• **Dataset content**
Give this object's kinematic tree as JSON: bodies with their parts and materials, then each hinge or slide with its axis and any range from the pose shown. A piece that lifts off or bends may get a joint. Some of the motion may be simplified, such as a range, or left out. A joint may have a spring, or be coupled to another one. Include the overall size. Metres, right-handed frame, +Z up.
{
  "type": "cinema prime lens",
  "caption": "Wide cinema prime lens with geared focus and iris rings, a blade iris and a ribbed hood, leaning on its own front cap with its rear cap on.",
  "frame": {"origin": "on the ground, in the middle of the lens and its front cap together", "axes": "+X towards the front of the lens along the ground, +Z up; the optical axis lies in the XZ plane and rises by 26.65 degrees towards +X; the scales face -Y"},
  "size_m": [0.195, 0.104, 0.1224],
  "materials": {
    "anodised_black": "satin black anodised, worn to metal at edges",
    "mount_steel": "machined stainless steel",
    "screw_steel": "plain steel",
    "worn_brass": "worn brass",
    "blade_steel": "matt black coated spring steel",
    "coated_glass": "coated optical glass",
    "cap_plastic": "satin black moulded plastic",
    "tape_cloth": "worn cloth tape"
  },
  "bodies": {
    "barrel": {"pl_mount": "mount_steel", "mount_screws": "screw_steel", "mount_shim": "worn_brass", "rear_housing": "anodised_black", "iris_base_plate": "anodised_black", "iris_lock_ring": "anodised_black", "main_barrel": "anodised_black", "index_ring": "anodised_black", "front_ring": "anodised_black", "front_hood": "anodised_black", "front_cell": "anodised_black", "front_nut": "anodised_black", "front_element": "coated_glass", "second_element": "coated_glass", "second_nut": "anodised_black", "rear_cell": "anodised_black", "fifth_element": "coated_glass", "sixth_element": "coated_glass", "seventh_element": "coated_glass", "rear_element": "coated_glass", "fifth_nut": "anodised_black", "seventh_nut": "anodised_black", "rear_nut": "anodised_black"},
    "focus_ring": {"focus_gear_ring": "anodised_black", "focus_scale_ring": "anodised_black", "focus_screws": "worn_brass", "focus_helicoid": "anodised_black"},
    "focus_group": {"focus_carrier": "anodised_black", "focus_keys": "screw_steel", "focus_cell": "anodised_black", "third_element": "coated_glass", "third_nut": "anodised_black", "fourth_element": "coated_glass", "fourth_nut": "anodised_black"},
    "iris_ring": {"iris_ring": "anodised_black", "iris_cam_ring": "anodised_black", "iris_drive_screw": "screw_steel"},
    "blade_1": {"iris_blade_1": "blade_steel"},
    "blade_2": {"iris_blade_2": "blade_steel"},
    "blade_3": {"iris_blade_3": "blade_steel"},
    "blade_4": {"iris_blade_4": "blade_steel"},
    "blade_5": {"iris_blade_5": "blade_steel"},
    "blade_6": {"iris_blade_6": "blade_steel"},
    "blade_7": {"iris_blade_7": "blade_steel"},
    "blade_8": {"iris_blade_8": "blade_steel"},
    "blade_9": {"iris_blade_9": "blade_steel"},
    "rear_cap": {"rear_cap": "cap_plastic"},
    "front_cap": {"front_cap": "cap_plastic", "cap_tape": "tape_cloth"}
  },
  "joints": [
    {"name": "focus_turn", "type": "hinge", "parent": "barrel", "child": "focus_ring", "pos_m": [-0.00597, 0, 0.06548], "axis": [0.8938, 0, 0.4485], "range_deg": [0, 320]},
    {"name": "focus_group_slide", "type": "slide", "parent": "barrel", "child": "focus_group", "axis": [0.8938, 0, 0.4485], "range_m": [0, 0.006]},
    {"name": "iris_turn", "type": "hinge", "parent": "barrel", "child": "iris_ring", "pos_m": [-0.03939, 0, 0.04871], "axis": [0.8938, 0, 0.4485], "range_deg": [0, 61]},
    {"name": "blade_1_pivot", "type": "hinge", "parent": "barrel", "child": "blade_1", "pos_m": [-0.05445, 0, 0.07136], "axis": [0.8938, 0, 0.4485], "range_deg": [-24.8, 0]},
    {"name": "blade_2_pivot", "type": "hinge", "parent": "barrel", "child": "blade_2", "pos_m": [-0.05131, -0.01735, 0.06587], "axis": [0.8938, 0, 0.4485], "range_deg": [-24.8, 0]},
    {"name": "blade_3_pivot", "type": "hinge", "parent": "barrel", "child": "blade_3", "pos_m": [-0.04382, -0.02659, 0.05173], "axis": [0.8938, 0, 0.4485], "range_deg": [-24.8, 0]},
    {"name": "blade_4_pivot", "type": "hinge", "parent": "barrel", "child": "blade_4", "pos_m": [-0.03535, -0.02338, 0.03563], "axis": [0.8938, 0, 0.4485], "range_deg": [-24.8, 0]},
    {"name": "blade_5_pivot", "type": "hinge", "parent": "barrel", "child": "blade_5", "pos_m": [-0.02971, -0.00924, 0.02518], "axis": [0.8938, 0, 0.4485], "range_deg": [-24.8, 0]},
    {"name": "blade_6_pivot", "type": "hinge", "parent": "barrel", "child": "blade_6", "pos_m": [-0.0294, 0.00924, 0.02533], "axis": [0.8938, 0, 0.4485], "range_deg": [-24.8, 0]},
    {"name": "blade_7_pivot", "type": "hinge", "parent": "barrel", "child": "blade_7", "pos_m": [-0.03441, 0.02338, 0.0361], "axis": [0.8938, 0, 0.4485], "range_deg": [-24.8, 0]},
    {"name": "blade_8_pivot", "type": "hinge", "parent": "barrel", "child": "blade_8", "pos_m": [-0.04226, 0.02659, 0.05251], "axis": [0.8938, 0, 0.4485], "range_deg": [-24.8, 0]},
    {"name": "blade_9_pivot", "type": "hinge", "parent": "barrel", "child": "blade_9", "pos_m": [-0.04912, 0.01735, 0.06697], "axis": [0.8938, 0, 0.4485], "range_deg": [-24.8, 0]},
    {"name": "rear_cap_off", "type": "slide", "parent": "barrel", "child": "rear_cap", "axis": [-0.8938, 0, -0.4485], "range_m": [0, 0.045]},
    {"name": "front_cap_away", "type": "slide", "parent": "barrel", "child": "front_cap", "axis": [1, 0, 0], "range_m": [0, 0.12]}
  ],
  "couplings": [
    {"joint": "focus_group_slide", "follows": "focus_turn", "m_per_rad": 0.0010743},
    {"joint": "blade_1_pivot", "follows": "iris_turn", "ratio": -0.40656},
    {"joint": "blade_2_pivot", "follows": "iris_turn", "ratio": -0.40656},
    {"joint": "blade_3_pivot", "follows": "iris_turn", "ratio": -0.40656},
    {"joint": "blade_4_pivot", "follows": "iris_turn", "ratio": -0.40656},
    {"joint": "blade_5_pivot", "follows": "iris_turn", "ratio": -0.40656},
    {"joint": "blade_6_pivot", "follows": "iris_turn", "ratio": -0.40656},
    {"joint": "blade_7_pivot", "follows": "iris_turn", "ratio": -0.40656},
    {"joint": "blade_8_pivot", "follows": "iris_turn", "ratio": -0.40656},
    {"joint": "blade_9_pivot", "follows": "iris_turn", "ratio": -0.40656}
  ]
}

• **Exercise description**
Tell how many lines in the material above include the word "bodies", giving the number only.

• **Task solution**
2